Dieses Modell würde für selbstständige ausländische Künstler und unselbstständige ausländische Künstler, die vorübergehend in Deutschland arbeiten, gleichermaßen gelten. Die praktische Durchführung der Besteuerung vorübergehend in Deutschland tätiger ausländischer Künstlerinnen und Künstler sollte weiterhin beim Bundesamt der Finanzen verbleiben.
Der Deutsche Kulturrat mit den ihm angeschlossenen Verbänden ist der Überzeugung, dass sein Modell die vielfach bestehende Übermaßbesteuerung ausländischer Künstler beenden würde. Das Künstlerfreibetrags-Scheckheft steht für ein unbürokratisches Verfahren, dass sowohl für ausländische Künstlerinnen und Künstler als auch die deutschen Veranstalter problemlos durchführbar ist. Mit diesem Modell würde vermieden werden, dass ausländische Künstlerinnen und Künstler, die vorübergehend in Deutschland tätig sind, eine Steuererklärung bei den jeweils zuständigen Finanzämtern in Deutschland abgeben müssten.
Die vom Deutschen Kulturrat vorgeschlagene praxisnahe Besteuerung ausländischer Künstlerinnen und Künstler, die zeitweise in Deutschland auftreten, würde gerade dem regionalen Kulturaustausch dienen. Besonders würden die Lage der Kulturveranstalter verbessert, bei denen Künstlerinnen und Künstler auftreten, deren Auftritte nicht mit öffentlichen Mitteln gefördert werden. Bislang ist es nach dem so genannten Kulturorchester-Erlass so, dass Veranstalter Steuervorteile genießen, bei denen Ensembles auftreten, deren Auftritt zu erheblichen Teilen aus öffentlichen Mitteln gefördert werden.
Da vom so genannten Kulturorchester-Erlass Solisten und solistisch besetzte Ensembles, wie Duos, Trios oder Quartette, ausgenommen sind, können gerade kleine Clubs zum Beispiel im Jazzbereich die Steuerbefreiung nicht in Anspruch nehmen. Der Kulturaustausch gerade in dieser lebendigen Szene, die von wechselnden Besetzungen und dem Austausch lebt, wird durch die Übermaßbesteuerung deutlich erschwert.
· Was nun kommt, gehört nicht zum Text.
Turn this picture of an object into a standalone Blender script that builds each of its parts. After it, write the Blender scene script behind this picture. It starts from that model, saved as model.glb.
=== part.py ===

Staatsminister Nida-Rümelin, Beauftragter der Bundesregierung für die Angelegenheiten der Kultur und der Medien, will sich der Frage ebenfalls annehmen und hat einen ähnlichen Vorschlag wie der Deutsche Kulturrat unterbreitet, ohne allerdings die Höhe des angestrebten Freibetrags zu benennen. Er kann sich bei seinem Einsatz der Unterstützung aus dem Deutschen Kulturrat sicher sein.